We had lunch and I talked about how I saw the essay. We left the lunch in agreement. I had about a month to put the piece to bed, but a week after I’d met with E.L. he called me. He’d read something in the paper about Lee Iacocca’s involvement in the Statue of Liberty/Ellis Island Foundation, (Iacocca, who was running Chrylser a the time, raised money and the awareness of that project.) which completely set him off. He told me he was changing the essay so as to rail against corporate interests and Iacocca in particular.

 

“That’s not what we had in mind here at Time,” I said. “What we want is a celebration of how immigration made America great.” But he was determined to rail. So we came to an impasse. Now I’m thinking, I have three weeks and I am in a complete panic—heart-racing-panic.

 

My husband, Jerry Flint, after listening to my tale of woe, said, “You know I saw this film on PBS and it seems to me that film includes all of the stuff you want for the essay.”

 

E. L. Doctorow
E. L. Doctorow

“Great,” I said, “But it’s a film on PBS. What’s that going do for me?”

 

Jerry said, “I’ll get a copy of it and we’ll watch it.”

 

We did. It was a film by some guy named Ken Burns who was from New Hampshire. I called Florentine Films in Walpole, NH and I got Ken on the phone and told him that I would like to take his film, put it into essay form and publish it in Time Magazine.

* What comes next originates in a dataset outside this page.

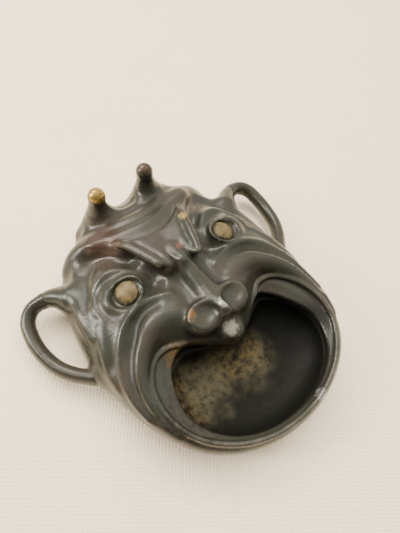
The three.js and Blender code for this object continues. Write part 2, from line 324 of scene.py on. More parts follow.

He was coming to New York the next week so we agreed to get together and have dinner. Ken, Jerry and I had dinner and talked about it. Ken said go ahead; he agreed to make an essay.

 

Ken Burns
Ken Burns

With two weeks before my deadline, Jerry, an award-winning journalist for Forbes Magazine, sat down at the computer and made an incredibly beautiful essay out of Ken’s film, for which he wouldn’t take a dime. In those days we paid writers and artists real money in my department so I gave the money to Florentine Films and I took Jerry to dinner at Lutece, where its much celebrated owner, Andre Soltner, came to the table to visit.

 

It was quite a project. The essay was very beautiful, everything I had hoped it would be for the readers. And we even obtained historic photos from a stock photo company, which I think became the now very well known supplier of photos, Corbis. I always felt bad about parting company with Doctorow but, other than that, it was a wonderful project and a great experience.